29 August 2020 | BRIDGE TO INDIA
Indian Energy Exchange opened a new window for trading of renewable power this week. Solar and non-solar renewable power can be traded separately under four different contract types: intra-day, for delivery within 3.5 hours; day-ahead, for delivery next day; daily, for delivery between two to ten days ahead; and weekly, for delivery from Monday to Sunday. Buyers will be able to fulfil their RPO targets by purchasing renewable power on the exchange provided sellers have not been issued RECs for the same power. No revision in schedule will be allowed for intra-day and day-ahead contracts. Revisions are allowed for daily and weekly contracts but with at least two-days advance notice. Deviation penalties would be applicable as per CERC regulations (at national APPC for inter-state trading, currently INR 3.60/ kWh) or state regulations (for intra-state trading).

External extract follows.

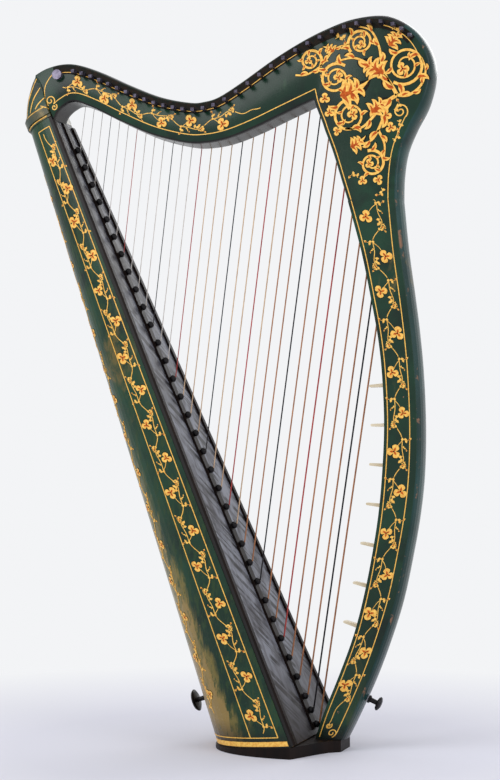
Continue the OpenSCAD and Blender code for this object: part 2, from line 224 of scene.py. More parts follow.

- Trading interest is likely to be confined to DISCOMs keen to fulfil their RPO targets;
- Price expectations may be hard to bridge as buyers look to reduce costs but sellers mainly focus on selling surplus renewable power contracted historically at much higher prices;
- Together with launch of spot trading and announcement of other new trading initiatives, the move heralds an exciting and potentially transformational opportunity for the sector;
As almost all generation capacity is tied up in firm PPAs, volumes are bound to be thin. Sellers would mostly comprise DISCOMs that have entered into renewable PPAs in excess of their RPO targets (Karnataka, Andhra Pradesh, Tamil Nadu). The buyers are also likely to be mostly DISCOMs, primarily in north and east regions, keen to buy renewable power to meet their RPO shortfall. This route would be financially more attractive than buying Renewable Energy Certificates (RECs), a market suffering from regulatory uncertainty and shrinking volumes. Interest from C&I consumers is expected to be low at least initially due to low volumes, very short-term nature of the market and open access policy constraints.

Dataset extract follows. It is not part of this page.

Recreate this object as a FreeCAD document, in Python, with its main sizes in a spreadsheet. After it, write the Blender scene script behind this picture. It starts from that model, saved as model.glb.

We see a few other potential issues. Price expectations of buyers and sellers may be hard to bridge. Given the surplus power situation in the country and prevailing solar auction tariffs, buyer appetite would be mainly around INR 2.50/ kWh whereas sellers would be keen to sell power contracted at much higher prices. Scheduling conditions are quite onerous with limited provision for revisions. And finally, the need to pay immediately for power may keep some buyers away. As expected, trading volume has been patchy in the early days hovering below 10 MW for most part.
Launch of green power trading follows commencement of spot trading of power from 1 June 2020 onwards. This window is ideal for buyers and sellers in meeting their unforeseen last-minute requirements. Trading volume has already soared to 15% of total volume. Monthly average price of INR 2.31/ kWh is nearly in line with day-ahead market price of INR 2.40/ kWh.
Figure: Volume traded at Indian Energy Exchange and share of total power consumption
Source: Indian Energy Exchange, NLDC
Notes: DAM – day ahead market; TAM – term ahead market; RTM – real time market
Longer-term trading windows and new instruments including derivatives are expected to follow in near future. Another new concept proposed to be launched shortly pertains to market-based economic dispatch, whereby all power sale transactions including those under long-term PPAs would be routed through exchanges.
These are all very exciting and transformational developments for power sector in India. Although some people have voiced doubts about prospects of power trading, we believe that launch of market-based mechanisms is highly desirable and the logical next step in evolution of the market. Exchange-based trading provides more information to all market participants including financiers and consumers, and leads to greater transparency, efficiency and better decisions. However, we doubt that these moves would lead to creation of new merchant power generation capacity anytime soon as we see no financing appetite for such projects currently.